(SUPPLIED INFORMATION):
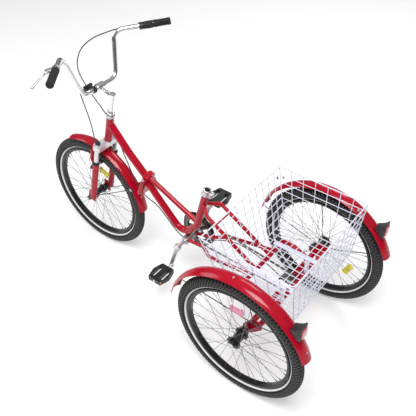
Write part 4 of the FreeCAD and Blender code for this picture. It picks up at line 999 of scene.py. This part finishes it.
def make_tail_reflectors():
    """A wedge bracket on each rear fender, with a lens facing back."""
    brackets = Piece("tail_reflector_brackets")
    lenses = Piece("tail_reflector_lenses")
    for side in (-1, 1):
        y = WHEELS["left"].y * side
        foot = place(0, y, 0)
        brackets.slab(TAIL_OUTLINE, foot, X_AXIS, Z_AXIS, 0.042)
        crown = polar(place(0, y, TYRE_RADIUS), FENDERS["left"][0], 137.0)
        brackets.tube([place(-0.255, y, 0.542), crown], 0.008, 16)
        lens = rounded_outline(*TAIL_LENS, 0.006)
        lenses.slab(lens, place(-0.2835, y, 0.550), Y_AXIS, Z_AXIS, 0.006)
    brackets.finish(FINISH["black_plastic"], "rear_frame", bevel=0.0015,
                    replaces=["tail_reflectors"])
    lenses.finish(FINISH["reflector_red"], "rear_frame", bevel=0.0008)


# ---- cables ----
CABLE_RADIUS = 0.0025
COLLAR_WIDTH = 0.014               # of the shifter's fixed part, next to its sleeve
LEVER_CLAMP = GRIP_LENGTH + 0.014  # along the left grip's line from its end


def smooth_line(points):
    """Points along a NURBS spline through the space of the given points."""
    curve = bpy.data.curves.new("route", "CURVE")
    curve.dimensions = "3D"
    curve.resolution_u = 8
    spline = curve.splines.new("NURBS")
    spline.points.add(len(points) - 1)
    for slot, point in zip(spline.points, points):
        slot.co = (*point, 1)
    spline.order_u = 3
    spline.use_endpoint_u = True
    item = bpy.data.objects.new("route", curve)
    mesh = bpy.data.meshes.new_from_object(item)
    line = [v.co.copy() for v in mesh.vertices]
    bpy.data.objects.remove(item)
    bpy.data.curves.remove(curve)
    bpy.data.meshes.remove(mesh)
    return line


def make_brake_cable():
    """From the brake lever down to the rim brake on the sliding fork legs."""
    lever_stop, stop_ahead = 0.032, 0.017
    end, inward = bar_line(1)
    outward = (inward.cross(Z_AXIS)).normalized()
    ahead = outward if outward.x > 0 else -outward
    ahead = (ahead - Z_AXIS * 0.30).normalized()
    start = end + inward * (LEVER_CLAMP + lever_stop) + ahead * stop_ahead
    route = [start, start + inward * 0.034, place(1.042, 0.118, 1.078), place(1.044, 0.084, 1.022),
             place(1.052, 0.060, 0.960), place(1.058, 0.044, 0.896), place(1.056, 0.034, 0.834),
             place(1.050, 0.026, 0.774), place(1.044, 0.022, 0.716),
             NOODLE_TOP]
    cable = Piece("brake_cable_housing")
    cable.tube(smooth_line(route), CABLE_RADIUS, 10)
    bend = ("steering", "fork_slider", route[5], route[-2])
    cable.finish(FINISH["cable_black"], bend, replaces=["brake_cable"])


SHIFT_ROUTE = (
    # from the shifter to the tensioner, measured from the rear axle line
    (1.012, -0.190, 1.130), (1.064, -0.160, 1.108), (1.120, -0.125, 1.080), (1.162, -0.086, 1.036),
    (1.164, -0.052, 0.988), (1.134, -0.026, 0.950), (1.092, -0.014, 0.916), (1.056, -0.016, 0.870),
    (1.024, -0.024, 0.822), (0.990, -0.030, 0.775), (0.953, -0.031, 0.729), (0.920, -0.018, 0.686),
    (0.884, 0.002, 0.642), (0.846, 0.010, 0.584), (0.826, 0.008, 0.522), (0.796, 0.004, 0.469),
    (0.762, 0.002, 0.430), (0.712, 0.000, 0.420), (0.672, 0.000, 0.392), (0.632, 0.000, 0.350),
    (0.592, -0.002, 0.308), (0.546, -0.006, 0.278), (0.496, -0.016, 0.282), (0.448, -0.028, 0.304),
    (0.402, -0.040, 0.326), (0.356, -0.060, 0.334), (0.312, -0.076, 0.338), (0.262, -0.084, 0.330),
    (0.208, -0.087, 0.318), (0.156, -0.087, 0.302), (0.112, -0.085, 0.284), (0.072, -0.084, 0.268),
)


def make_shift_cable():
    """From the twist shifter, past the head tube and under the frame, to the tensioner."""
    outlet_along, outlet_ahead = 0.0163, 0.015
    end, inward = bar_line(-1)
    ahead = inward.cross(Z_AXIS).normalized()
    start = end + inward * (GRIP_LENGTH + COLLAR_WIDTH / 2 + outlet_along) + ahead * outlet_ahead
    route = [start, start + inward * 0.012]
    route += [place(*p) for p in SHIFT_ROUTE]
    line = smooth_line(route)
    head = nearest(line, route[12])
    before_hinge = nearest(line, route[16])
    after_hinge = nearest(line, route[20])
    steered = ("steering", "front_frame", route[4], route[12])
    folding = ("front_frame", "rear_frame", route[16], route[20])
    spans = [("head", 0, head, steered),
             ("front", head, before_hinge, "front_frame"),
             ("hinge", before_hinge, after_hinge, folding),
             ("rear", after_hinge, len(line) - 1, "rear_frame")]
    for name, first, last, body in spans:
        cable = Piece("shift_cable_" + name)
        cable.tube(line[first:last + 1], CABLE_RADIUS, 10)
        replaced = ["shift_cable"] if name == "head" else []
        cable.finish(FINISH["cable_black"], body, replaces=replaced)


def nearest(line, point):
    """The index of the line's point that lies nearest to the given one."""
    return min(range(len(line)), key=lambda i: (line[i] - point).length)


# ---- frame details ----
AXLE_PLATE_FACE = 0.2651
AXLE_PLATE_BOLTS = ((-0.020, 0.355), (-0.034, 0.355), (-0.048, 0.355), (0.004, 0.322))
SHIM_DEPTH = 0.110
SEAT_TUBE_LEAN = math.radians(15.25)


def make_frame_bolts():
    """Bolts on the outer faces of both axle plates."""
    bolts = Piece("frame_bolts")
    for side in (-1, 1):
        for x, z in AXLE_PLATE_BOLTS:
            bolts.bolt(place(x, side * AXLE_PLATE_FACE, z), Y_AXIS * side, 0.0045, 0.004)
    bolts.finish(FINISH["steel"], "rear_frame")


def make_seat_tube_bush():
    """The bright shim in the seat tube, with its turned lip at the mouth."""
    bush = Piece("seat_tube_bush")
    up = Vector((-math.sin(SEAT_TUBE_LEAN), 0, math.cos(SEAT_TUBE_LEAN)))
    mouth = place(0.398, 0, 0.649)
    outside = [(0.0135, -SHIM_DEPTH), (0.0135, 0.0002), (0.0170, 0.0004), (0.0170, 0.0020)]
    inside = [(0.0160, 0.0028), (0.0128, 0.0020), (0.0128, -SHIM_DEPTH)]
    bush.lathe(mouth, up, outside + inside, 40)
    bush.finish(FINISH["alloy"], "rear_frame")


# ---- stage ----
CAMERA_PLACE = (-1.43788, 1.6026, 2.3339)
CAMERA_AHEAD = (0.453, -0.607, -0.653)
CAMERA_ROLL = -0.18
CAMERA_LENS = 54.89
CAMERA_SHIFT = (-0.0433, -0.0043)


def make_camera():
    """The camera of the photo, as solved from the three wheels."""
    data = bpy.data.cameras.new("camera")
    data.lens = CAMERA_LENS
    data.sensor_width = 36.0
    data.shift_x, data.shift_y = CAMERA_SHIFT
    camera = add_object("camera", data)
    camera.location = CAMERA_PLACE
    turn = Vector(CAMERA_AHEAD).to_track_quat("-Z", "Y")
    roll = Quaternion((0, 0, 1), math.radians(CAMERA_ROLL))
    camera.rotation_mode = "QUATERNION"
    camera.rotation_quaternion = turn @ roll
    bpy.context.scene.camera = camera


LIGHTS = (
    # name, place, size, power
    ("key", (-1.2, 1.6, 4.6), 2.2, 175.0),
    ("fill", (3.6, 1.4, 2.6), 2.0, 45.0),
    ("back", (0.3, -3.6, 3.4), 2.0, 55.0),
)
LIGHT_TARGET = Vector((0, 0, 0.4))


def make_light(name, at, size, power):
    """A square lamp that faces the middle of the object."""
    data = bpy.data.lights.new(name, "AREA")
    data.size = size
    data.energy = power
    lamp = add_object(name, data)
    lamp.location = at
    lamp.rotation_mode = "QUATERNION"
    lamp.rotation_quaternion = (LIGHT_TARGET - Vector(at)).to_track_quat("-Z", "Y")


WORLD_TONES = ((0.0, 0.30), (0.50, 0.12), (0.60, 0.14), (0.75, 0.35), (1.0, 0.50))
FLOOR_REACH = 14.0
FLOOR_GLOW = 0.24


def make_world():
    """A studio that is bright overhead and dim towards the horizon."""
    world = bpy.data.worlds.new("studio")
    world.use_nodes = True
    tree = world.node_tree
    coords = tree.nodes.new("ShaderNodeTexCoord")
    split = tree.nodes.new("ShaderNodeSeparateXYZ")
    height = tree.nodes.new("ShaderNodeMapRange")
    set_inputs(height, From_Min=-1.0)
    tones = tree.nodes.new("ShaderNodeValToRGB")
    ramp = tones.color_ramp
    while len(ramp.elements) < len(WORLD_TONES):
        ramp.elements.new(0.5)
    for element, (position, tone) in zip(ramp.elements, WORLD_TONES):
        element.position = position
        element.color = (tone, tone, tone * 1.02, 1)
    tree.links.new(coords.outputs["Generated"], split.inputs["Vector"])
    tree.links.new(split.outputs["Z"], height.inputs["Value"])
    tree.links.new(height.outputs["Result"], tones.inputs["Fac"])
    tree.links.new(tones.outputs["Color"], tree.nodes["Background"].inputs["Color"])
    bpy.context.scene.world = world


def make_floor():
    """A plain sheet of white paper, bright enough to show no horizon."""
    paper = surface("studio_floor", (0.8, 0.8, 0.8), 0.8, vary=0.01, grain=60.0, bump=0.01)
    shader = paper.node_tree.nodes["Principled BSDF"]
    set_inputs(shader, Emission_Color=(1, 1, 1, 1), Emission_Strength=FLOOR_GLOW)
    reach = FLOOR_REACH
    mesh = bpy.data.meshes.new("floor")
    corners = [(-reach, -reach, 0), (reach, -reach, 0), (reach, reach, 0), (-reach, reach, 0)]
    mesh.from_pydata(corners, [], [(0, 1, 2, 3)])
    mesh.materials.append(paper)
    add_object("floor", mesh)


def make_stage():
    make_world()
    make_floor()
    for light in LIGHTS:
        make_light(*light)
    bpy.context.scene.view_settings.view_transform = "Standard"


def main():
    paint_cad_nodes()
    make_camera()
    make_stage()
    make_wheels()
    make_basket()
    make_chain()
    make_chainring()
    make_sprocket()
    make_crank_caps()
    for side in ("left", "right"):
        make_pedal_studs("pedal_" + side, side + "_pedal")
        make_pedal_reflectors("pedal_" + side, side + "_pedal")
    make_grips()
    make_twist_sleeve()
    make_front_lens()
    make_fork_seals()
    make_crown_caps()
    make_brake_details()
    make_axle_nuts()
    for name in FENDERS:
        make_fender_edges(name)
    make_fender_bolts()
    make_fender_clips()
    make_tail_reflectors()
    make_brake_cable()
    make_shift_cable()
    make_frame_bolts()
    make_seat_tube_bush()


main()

(AIM OF THE EXERCISE): Return nothing but the lines from the first line of the listing through the line with "LEVER_CLAMP = GRIP_LENGTH", please, keeping every one of them unchanged.

(SOLUTION FOR THIS EXERCISE):
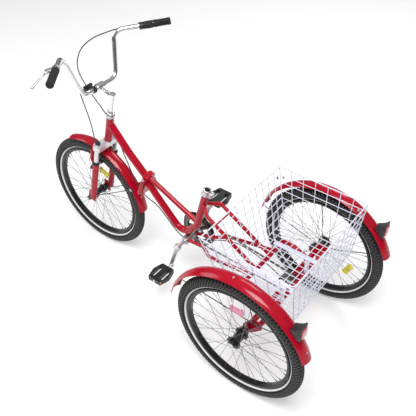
Write part 4 of the FreeCAD and Blender code for this picture. It picks up at line 999 of scene.py. This part finishes it.
def make_tail_reflectors():
    """A wedge bracket on each rear fender, with a lens facing back."""
    brackets = Piece("tail_reflector_brackets")
    lenses = Piece("tail_reflector_lenses")
    for side in (-1, 1):
        y = WHEELS["left"].y * side
        foot = place(0, y, 0)
        brackets.slab(TAIL_OUTLINE, foot, X_AXIS, Z_AXIS, 0.042)
        crown = polar(place(0, y, TYRE_RADIUS), FENDERS["left"][0], 137.0)
        brackets.tube([place(-0.255, y, 0.542), crown], 0.008, 16)
        lens = rounded_outline(*TAIL_LENS, 0.006)
        lenses.slab(lens, place(-0.2835, y, 0.550), Y_AXIS, Z_AXIS, 0.006)
    brackets.finish(FINISH["black_plastic"], "rear_frame", bevel=0.0015,
                    replaces=["tail_reflectors"])
    lenses.finish(FINISH["reflector_red"], "rear_frame", bevel=0.0008)


# ---- cables ----
CABLE_RADIUS = 0.0025
COLLAR_WIDTH = 0.014               # of the shifter's fixed part, next to its sleeve
LEVER_CLAMP = GRIP_LENGTH + 0.014  # along the left grip's line from its end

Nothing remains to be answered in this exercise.